In the previous post we talked about the steps to compute the terms for the cosine distances and the feature/relevance weights in each iteration. This we could do with the parameters we had during each iteration. We started talking about how to update and adjust the relevance weights. So let's wrap that up and get to computing the weighted aggregated Dwcij and adjusting it if it's negative. So picking up the thread from the relevance weights, we saw that it depends on a default value and a bias. We computed the bias by initializing the fuzzy membership values. Other than the tau, everything else was known to compute the relevance weights. For tau, we wanted to compute it for iteration t with something like the following equation tau-t = K-constant * ((Sum-fuzzy-memberships)(Sum-weighted-cosine))/Sum-relevance-weight-squared) Here we see that we have everything we need to compute for t given K is a constant. So relevance weights can be calculated. we just need initial values for the first iteration and the previous iteration values in the next one.
Now let's look at the weighted aggregated Dwcij and the Dwcij,
Computing the weighted aggregated Dwcij is know as equal to Summation over N (vik.Dwcij).
Its the negative values we need to make adjustment on.
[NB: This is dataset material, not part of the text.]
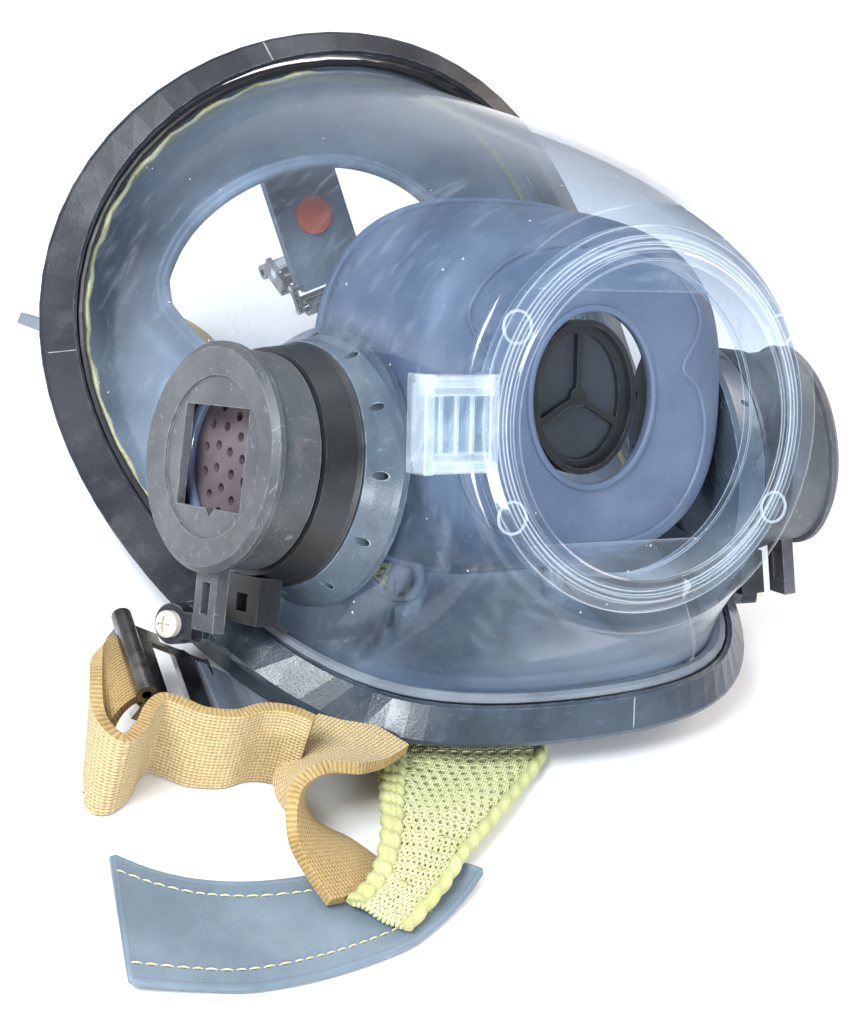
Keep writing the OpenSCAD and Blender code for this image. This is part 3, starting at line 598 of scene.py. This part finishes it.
def seal_at(t, point, axis):
    u = fold(t)
    for a, b in zip(SEAL, SEAL[1:]):
        if u <= b[0]:
            f = (u - a[0]) / (b[0] - a[0])
            return a[point][axis] * (1 - f) + b[point][axis] * f
    return SEAL[-1][point][axis]


def seal_smooth(t, point, axis):
    return sum(w * seal_at(t + d, point, axis) for d, w in ((-4, 0.25), (0, 0.5), (4, 0.25)))


def ease(x):
    x = min(max(x, 0), 1)
    return x * x * (3 - 2 * x)


rows = []
for k in range(180):
    t = 2 * k
    depth = 7.6 + 5 * ease((fold(t) - 104) / 4)
    path = [(0.2, -depth)] + [(seal_smooth(t, p, 0), seal_smooth(t, p, 1)) for p in range(1, 6)]
    path = spline(path, 22)
    row = []
    for q, (i, j) in enumerate(path):
        ripple = 0.5 * math.sin(math.radians(t * 5)) * math.sin(q / 22 * math.pi)
        row.append(mask(*rim(t, i, j + ripple)))
    rows.append(row)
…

Here for each of the clusters we compute the absolute value of weighted aggregated Dwcij and take the minimum. This is the adjustment value we add to the weighted aggregated Dwcij that comes out to be minimum.
Note that the previous iteration values of Dwcij are not used in the next iteration but they are recomputed. This is because they are based on cluster centers which we update in each iteration. The adjustment to the negative value for Dwcij follows a similar pattern as adjusting the negative value for relevance weights that we have seen earlier.